Either: $2 \left({x}^{2} + 2 x - 1\right)$

or 2(x+1-sqrt2))(x+1-sqrt2)).

#### Explanation:

The phrase "factor completely" is not unambiguous as one might think.

When we factor poynomials, we usually have some perticula set of numbers we are willing to use as coefficients. In early aalgebra classes, we usually restrict ourselves to integer coefficinents.

Using Integers:

2x^2 + 4x − 2 = 2(x^2+2x-1) which cannot be factored further.

(The only possibility to get ${x}^{2}$ first ans $- 1$ last might be $\left(x + 1\right) \left(x - 1\right)$. But the product of these is not ${x}^{2} + 2 x - 1$)

Using Rational Numbers

We can get the factors for the plolynomial ${x}^{2} + 2 x - 1$

by solving the equation ${x}^{2} + 2 x - 1 = 0$.
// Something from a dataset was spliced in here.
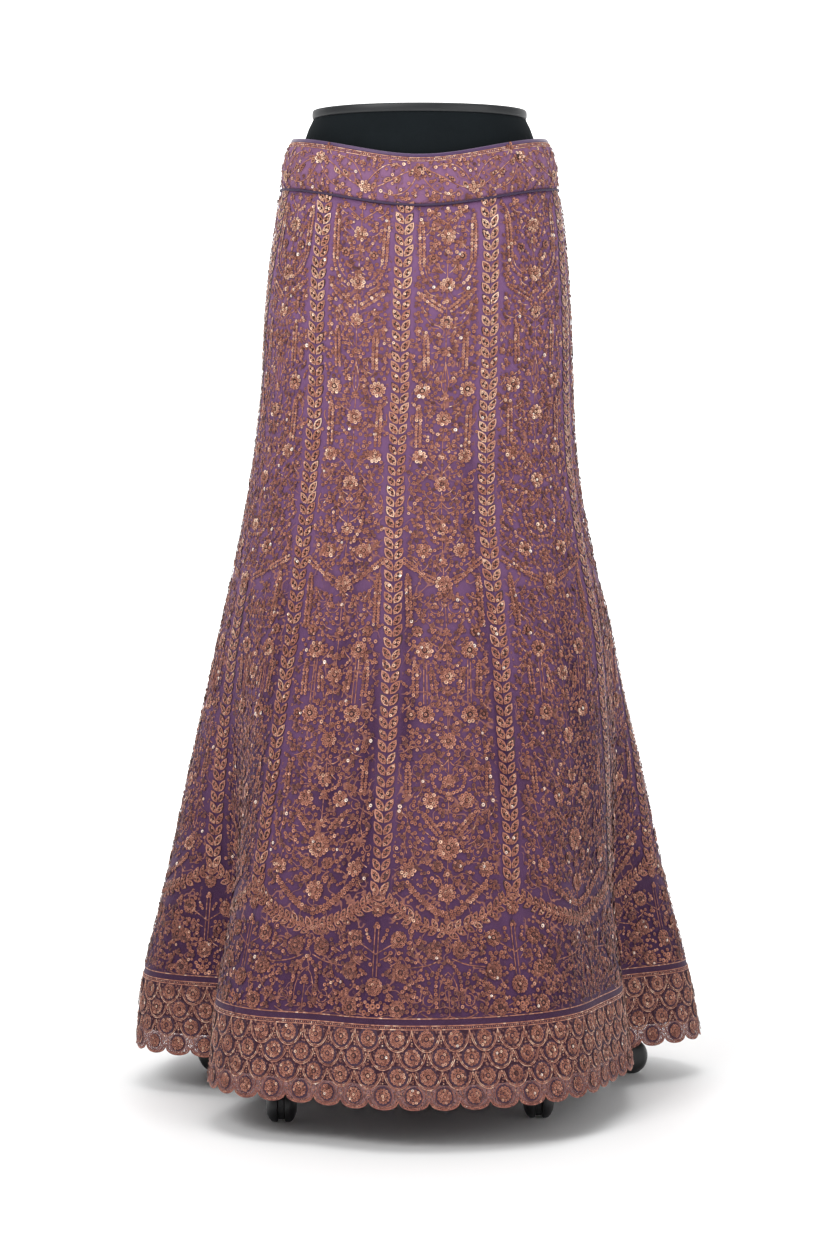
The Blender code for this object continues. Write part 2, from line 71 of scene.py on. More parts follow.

Use either completing the square or the quadratic formula to get:

$x = - 1 + \sqrt{2} \text{ }$ or $\text{ } x = - 1 - \sqrt{2}$

So the factors are:

$\left(x - \left(- 1 + \sqrt{2}\right)\right) \text{ }$ and $\text{ } \left(x - \left(- 1 - \sqrt{2}\right)\right)$

We get:

2x^2 + 4x − 2 = 2(x^2+2x-1)

 = 2(x+1-sqrt2))(x+1-sqrt2)).